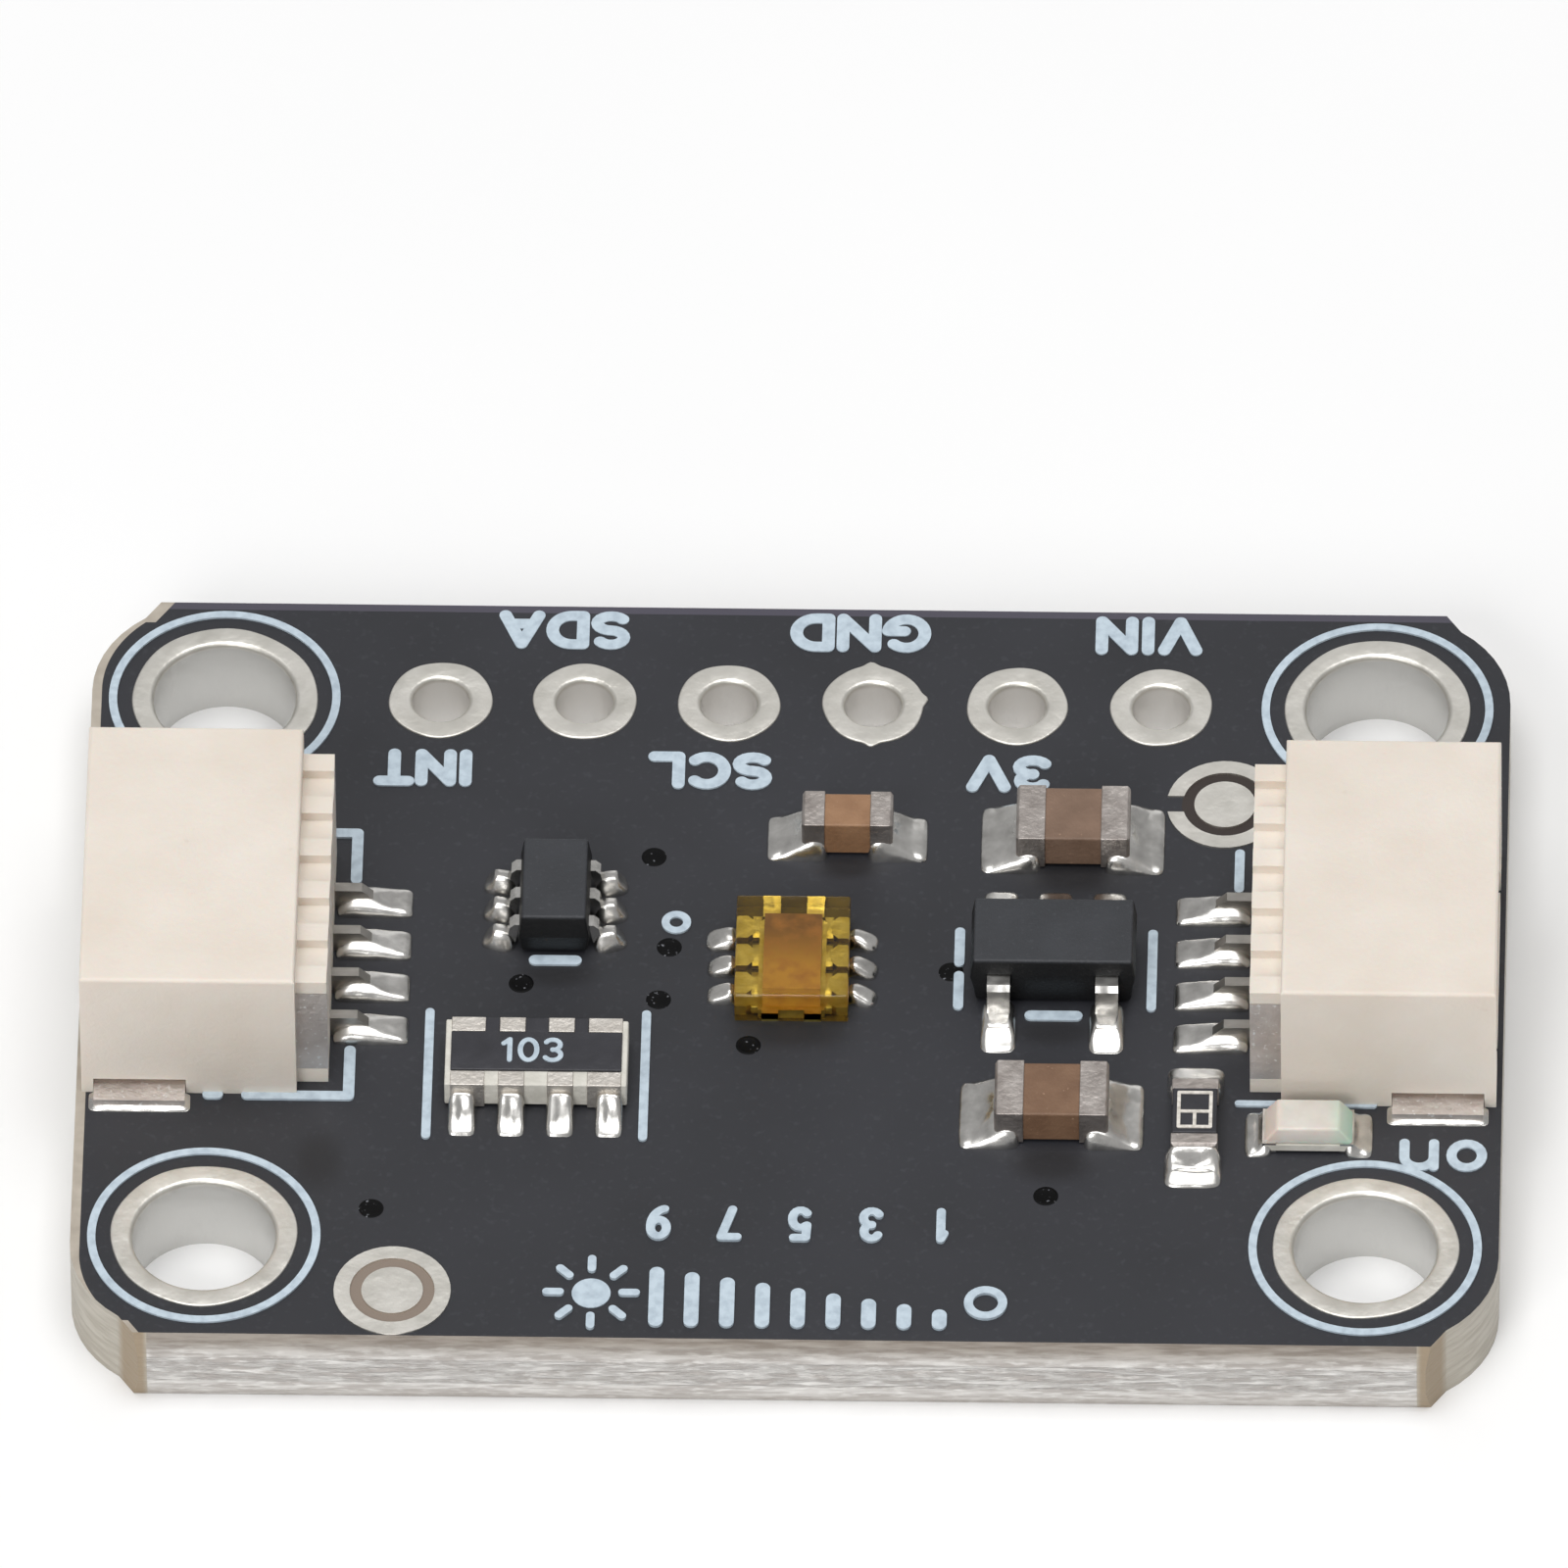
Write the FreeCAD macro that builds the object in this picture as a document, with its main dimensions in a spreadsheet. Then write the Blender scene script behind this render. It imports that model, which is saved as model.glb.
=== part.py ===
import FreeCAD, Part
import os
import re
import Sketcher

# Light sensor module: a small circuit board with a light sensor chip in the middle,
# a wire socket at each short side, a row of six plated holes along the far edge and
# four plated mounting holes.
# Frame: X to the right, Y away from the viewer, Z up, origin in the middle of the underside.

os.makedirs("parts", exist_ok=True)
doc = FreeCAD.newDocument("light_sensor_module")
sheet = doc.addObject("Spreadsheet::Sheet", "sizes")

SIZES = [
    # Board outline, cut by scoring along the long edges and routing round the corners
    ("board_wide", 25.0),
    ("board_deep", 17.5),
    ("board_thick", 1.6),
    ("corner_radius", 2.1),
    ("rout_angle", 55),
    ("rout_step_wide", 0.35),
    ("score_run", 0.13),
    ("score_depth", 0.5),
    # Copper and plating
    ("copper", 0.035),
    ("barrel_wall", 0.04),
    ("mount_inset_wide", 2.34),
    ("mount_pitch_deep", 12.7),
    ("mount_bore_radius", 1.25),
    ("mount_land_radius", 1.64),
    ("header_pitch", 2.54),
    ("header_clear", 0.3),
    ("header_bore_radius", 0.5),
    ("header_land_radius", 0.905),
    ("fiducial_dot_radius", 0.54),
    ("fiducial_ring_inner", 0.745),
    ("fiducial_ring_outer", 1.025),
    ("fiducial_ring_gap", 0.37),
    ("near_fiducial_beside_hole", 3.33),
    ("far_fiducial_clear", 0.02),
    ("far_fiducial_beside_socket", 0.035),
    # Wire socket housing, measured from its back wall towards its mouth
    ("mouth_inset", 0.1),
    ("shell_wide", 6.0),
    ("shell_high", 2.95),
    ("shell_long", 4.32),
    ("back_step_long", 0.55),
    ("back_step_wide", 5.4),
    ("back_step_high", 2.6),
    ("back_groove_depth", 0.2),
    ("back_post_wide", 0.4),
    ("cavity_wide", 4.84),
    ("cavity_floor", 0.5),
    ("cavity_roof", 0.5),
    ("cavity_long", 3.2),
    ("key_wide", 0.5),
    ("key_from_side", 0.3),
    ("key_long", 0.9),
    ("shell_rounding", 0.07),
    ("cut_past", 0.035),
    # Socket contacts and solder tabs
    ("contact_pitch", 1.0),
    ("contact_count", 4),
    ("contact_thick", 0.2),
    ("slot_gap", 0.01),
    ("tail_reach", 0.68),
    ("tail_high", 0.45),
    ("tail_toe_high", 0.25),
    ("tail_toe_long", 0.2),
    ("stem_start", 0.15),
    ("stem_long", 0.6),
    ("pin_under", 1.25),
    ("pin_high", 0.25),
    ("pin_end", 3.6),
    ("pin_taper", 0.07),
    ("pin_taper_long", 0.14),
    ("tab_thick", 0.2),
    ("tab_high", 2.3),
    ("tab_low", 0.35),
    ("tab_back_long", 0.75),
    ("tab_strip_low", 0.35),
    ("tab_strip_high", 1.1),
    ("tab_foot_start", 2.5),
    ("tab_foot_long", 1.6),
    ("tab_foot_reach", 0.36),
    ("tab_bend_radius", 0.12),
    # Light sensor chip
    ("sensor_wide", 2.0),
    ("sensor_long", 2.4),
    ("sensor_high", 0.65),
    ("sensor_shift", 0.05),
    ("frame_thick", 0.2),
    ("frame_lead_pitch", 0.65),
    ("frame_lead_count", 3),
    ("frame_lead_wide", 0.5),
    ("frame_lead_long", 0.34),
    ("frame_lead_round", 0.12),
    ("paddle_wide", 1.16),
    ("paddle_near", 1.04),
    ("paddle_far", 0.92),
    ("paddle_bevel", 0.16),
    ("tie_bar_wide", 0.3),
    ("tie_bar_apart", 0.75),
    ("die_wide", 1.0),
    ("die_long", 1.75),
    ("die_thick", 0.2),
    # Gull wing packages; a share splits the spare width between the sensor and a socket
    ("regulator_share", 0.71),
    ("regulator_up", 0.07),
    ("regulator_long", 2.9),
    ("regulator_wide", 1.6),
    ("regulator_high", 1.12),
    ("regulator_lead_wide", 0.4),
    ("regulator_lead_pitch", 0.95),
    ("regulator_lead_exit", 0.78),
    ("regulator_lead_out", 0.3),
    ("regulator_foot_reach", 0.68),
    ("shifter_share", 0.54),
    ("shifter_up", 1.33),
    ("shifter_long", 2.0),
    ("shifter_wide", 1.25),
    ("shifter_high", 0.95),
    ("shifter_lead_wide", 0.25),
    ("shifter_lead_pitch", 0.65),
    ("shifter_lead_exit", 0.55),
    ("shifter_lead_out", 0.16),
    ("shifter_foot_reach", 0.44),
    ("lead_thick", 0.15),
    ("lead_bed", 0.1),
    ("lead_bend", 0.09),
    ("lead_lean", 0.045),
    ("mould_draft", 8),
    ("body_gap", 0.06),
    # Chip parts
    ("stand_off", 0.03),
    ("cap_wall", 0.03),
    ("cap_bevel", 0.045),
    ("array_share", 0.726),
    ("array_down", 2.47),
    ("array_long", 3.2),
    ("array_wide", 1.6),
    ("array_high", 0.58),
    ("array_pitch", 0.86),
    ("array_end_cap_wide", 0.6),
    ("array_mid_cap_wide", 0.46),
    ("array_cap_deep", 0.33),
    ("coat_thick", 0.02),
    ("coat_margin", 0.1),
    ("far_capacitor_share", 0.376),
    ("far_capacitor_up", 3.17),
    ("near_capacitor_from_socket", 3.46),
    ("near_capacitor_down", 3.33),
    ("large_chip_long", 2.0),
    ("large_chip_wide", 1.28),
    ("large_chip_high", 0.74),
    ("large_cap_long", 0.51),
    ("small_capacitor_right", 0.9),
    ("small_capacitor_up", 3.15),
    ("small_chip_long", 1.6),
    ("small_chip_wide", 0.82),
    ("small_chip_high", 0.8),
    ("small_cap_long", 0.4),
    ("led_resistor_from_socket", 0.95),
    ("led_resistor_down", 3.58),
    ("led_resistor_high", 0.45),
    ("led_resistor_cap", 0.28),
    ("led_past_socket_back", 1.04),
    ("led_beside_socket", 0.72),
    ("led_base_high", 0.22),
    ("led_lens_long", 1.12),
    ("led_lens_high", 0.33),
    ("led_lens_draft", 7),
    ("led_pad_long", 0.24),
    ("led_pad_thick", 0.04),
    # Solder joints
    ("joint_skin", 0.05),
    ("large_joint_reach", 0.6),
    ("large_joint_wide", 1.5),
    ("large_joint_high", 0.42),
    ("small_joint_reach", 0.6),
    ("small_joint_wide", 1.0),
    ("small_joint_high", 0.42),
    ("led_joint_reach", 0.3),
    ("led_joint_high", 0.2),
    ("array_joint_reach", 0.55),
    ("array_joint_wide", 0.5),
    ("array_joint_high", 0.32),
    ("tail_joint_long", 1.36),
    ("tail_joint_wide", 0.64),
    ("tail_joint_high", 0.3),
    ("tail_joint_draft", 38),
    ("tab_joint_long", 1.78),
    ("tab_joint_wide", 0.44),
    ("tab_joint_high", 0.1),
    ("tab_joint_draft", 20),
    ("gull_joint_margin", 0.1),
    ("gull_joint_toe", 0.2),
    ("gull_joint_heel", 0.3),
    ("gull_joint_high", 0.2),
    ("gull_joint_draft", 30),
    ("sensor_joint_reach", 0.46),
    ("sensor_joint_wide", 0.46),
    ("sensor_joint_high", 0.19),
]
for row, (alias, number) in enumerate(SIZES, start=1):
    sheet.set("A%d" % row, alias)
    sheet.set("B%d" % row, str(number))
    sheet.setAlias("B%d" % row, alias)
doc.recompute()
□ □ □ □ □
Required task:
The lines from the top of the data above down to the line containing "# Frame: X to" are to be copied exactly; no other line should appear.

Final result:
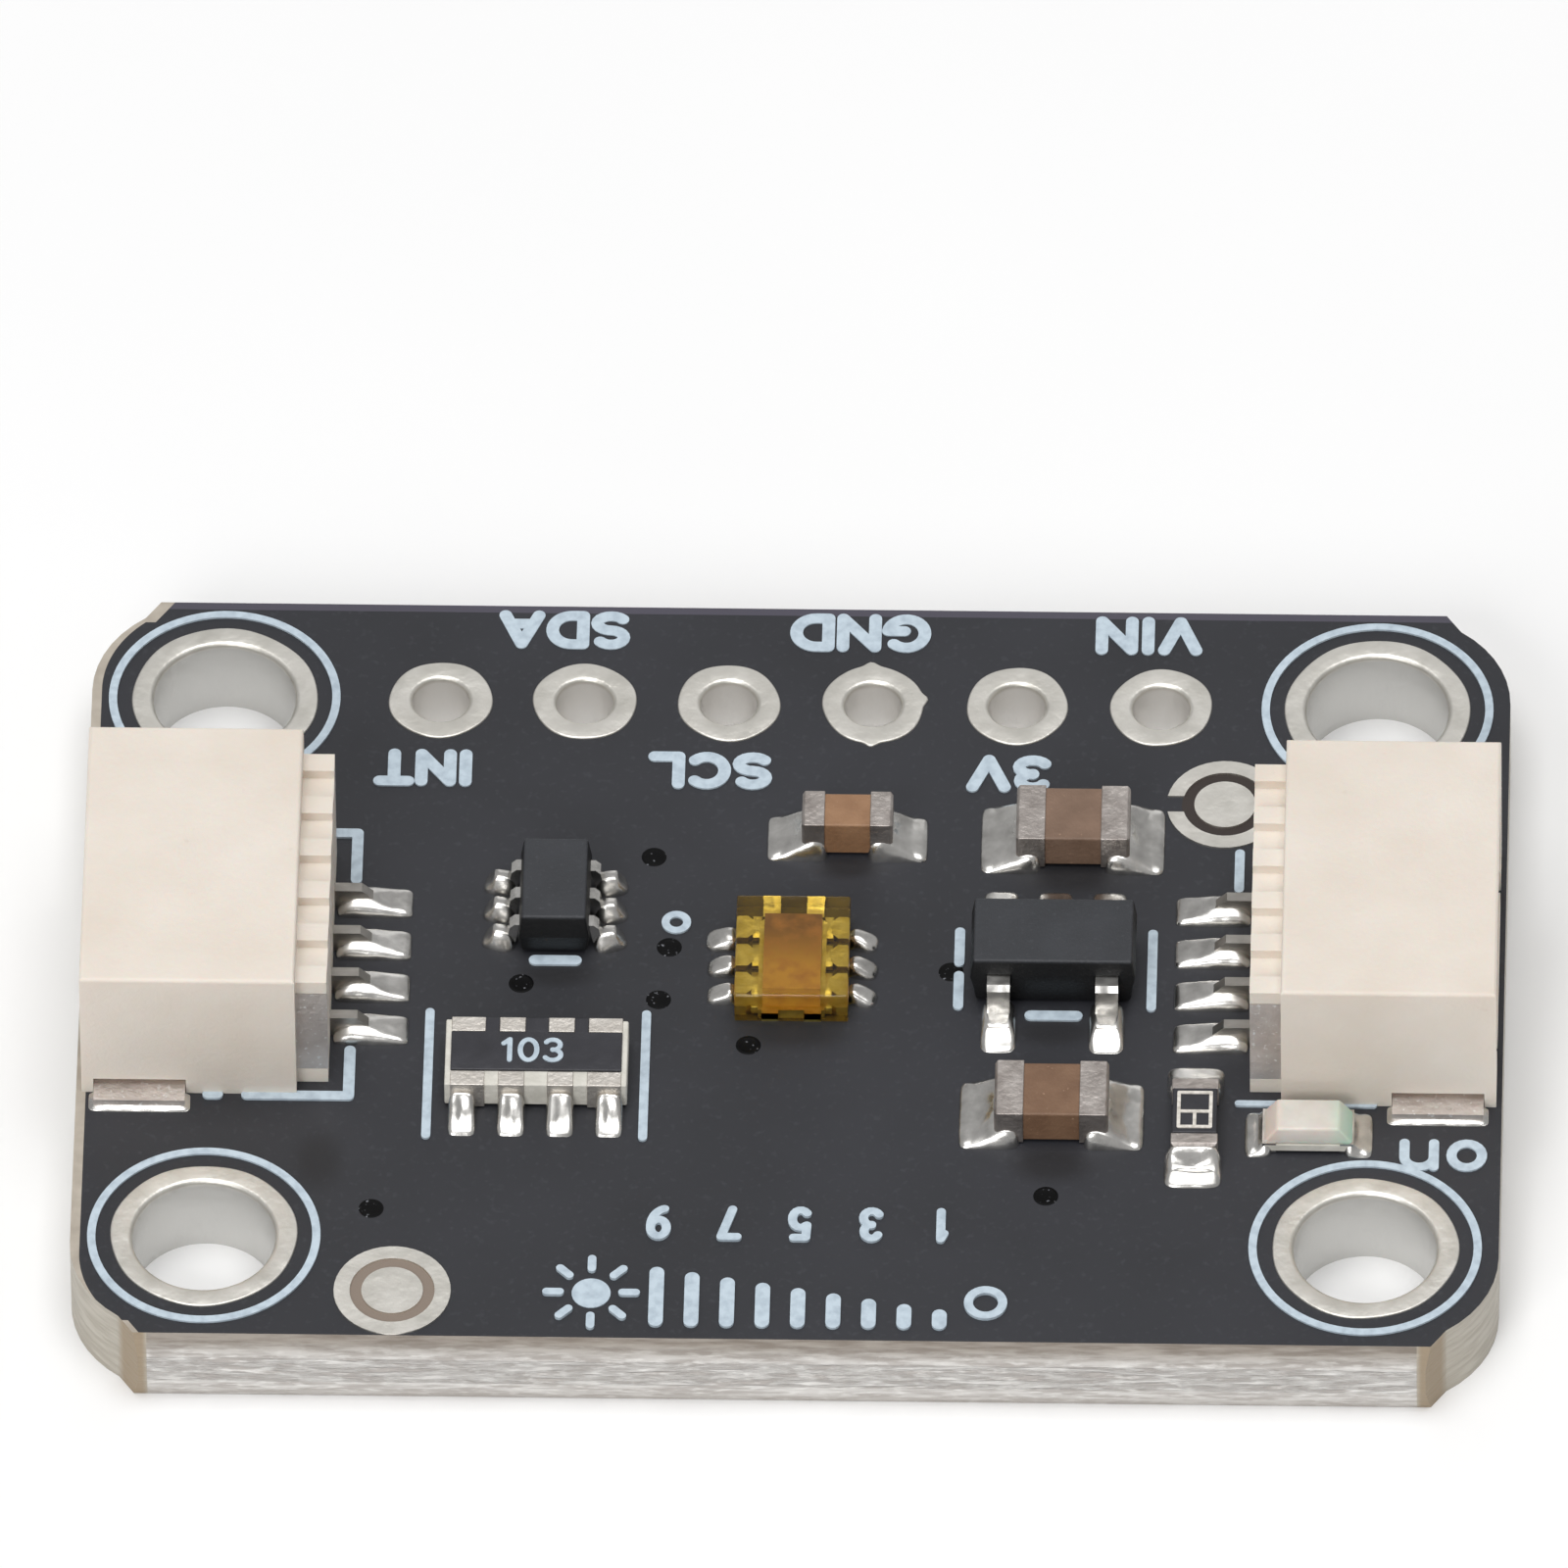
Write the FreeCAD macro that builds the object in this picture as a document, with its main dimensions in a spreadsheet. Then write the Blender scene script behind this render. It imports that model, which is saved as model.glb.
=== part.py ===
import FreeCAD, Part
import os
import re
import Sketcher

# Light sensor module: a small circuit board with a light sensor chip in the middle,
# a wire socket at each short side, a row of six plated holes along the far edge and
# four plated mounting holes.
# Frame: X to the right, Y away from the viewer, Z up, origin in the middle of the underside.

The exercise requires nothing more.